JOHANNESBURG - Zimbabwe's only remaining independent newspaper publisher is challenging the confiscation of his passport by government officials last week.

"My lawyers are serving papers on the Minister of Home Affairs [and other immigration officials] today ... We have described the action as grossly irrational ... It violates my rights to freedom, expression and thought," Trevor Ncube, the Zimbabwean owner and publisher of the Standard and the Independent newspapers in Zimbabwe, and the weekly Mail & Guardian in South Africa, told IRIN.

The authorities also seized the passport of prominent opposition member Paul Themba Nyathi on his arrival in Zimbabwe from South Africa on Friday.

Ncube's passport was impounded last Wednesday when he arrived in Bulawayo from South Africa.
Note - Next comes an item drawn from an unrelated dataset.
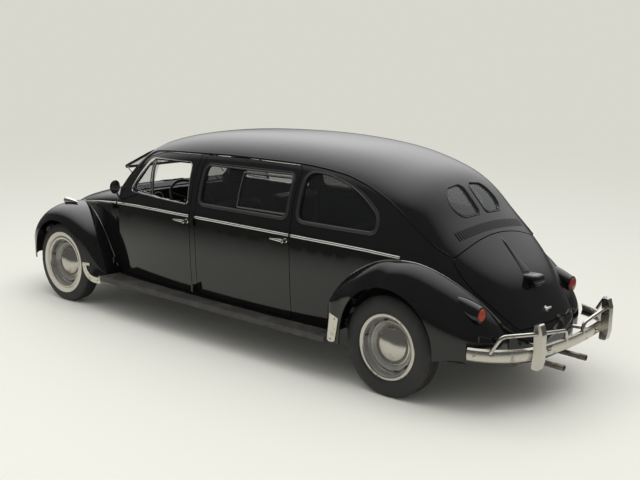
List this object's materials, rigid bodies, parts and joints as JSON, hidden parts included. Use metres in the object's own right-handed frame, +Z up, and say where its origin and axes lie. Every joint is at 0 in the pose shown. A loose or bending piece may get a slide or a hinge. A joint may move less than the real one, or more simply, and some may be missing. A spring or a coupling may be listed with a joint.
{
  "type": "stretched four-door compact saloon",
  "caption": "Black stretched four-door compact saloon with separate wings, rear engine, opening doors, bonnet and engine lid, steering and rolling wheels.",
  "frame": {"origin": "centre of the bounding box's length and width, on the ground under the tyres", "axes": "+X forward, +Y to the car's left, +Z up"},
  "size_m": [4.93, 1.5779, 1.5005],
  "materials": {
    "body_paint": "gloss",
    "dark_metal": "satin",
    "dash_paint": "satin",
    "glass": "clear",
    "bright_metal": "polished",
    "screen_metal": "satin",
    "lamp_red": "gloss",
    "board_rubber": "matt",
    "upholstery": "matt",
    "wheel_plastic": "gloss",
    "tyre_rubber": "matt",
    "wheel_paint": "gloss"
  },
  "bodies": {
    "body": {"body_shell": "body_paint", "front_wings": "body_paint", "rear_wings": "body_paint", "floor_pan": "dark_metal", "rear_bulkhead": "dark_metal", "engine_block": "dark_metal", "gearbox": "dark_metal", "front_axle": "dark_metal", "rear_axle": "dark_metal", "dashboard": "dash_paint", "fixed_glass": "glass", "front_bumper": "bright_metal", "rear_bumper": "bright_metal", "exhaust": "bright_metal", "turn_signals": "bright_metal", "headlamps": "bright_metal", "windscreen_frame": "screen_metal", "tail_lamps": "lamp_red", "running_boards": "board_rubber", "front_seats": "upholstery", "rear_seat": "upholstery"},
    "left_front_door": {"front_door_left": "body_paint", "front_door_glass_left": "glass", "front_door_handle_left": "bright_metal", "mirror": "bright_metal"},
    "right_front_door": {"front_door_right": "body_paint", "front_door_glass_right": "glass", "front_door_handle_right": "bright_metal"},
    "left_rear_door": {"rear_door_left": "body_paint", "rear_door_glass_left": "glass", "rear_door_handle_left": "bright_metal"},
    "right_rear_door": {"rear_door_right": "body_paint", "rear_door_glass_right": "glass", "rear_door_handle_right": "bright_metal"},
    "front_lid": {"bonnet": "body_paint"},
    "rear_lid": {"engine_lid": "body_paint", "plate_lamp": "body_paint"},
    "left_knuckle": {"front_knuckle_left": "dark_metal"},
    "right_knuckle": {"front_knuckle_right": "dark_metal"},
    "left_front_wheel": {"front_tyre_left": "tyre_rubber", "front_wheel_left": "wheel_paint"},
    "right_front_wheel": {"front_tyre_right": "tyre_rubber", "front_wheel_right": "wheel_paint"},
    "left_rear_wheel": {"rear_tyre_left": "tyre_rubber", "rear_wheel_left": "wheel_paint"},
    "right_rear_wheel": {"rear_tyre_right": "tyre_rubber", "rear_wheel_right": "wheel_paint"},
    "hand_wheel": {"steering_wheel": "wheel_plastic"}
  },
  "joints": [
    {"name": "left_front_door_hinge", "type": "hinge", "parent": "body", "child": "left_front_door", "pos_m": [1.202, 0.64, 0.7], "axis": [0, 0, -1], "range_deg": [0, 65]},
    {"name": "right_front_door_hinge", "type": "hinge", "parent": "body", "child": "right_front_door", "pos_m": [1.202, -0.64, 0.7], "axis": [0, 0, 1], "range_deg": [0, 65]},
    {"name": "left_rear_door_hinge", "type": "hinge", "parent": "body", "child": "left_rear_door", "pos_m": [0.214, 0.702, 0.7], "axis": [0, 0, -1], "range_deg": [0, 65]},
    {"name": "right_rear_door_hinge", "type": "hinge", "parent": "body", "child": "right_rear_door", "pos_m": [0.214, -0.702, 0.7], "axis": [0, 0, 1], "range_deg": [0, 65]},
    {"name": "bonnet_hinge", "type": "hinge", "parent": "body", "child": "front_lid", "pos_m": [1.256, 0, 1.008], "axis": [0, -1, 0], "range_deg": [0, 60]},
    {"name": "engine_lid_hinge", "type": "hinge", "parent": "body", "child": "rear_lid", "pos_m": [-1.868, 0, 1.006], "axis": [0, 1, 0], "range_deg": [0, 60]},
    {"name": "steer_left", "type": "hinge", "parent": "body", "child": "left_knuckle", "pos_m": [1.76, 0.56, 0.32], "axis": [0, 0, 1], "range_deg": [-30, 30]},
    {"name": "steer_right", "type": "hinge", "parent": "body", "child": "right_knuckle", "pos_m": [1.76, -0.56, 0.32], "axis": [0, 0, 1], "range_deg": [-30, 30]},
    {"name": "hand_wheel_turn", "type": "hinge", "parent": "body", "child": "hand_wheel", "pos_m": [0.64, 0.33, 0.905], "axis": [-0.7511, 0, 0.6601], "range_deg": [-420, 420]},
    {"name": "left_front_wheel_spin", "type": "hinge", "parent": "left_knuckle", "child": "left_front_wheel", "pos_m": [1.76, 0.652, 0.32], "axis": [0, 1, 0], "continuous": true},
    {"name": "left_rear_wheel_spin", "type": "hinge", "parent": "body", "child": "left_rear_wheel", "pos_m": [-1.55, 0.644, 0.32], "axis": [0, 1, 0], "continuous": true},
    {"name": "right_front_wheel_spin", "type": "hinge", "parent": "right_knuckle", "child": "right_front_wheel", "pos_m": [1.76, -0.652, 0.32], "axis": [0, 1, 0], "continuous": true},
    {"name": "right_rear_wheel_spin", "type": "hinge", "parent": "body", "child": "right_rear_wheel", "pos_m": [-1.55, -0.644, 0.32], "axis": [0, 1, 0], "continuous": true}
  ],
  "couplings": [
    {"joint": "steer_right", "follows": "steer_left", "ratio": 1},
    {"joint": "hand_wheel_turn", "follows": "steer_left", "ratio": 14}
  ]
}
The publisher, who frequently travels between the two countries, said he had been told his name was on a government list of 17 prominent Zimbabweans whose passports would be confiscated if they travelled back to their homeland. The list apparently includes the names of a well-known activist and a human rights lawyer.

According to the official Sunday Mail newspaper, Zimbabwe recently passed a constitutional amendment that gives the "government powers to seize the passports of citizens deemed by the state to be undermining national interests during their travels abroad".

Ncube told IRIN that he expected the High Court in the capital, Harare, to set a date on Tuesday for hearing his application.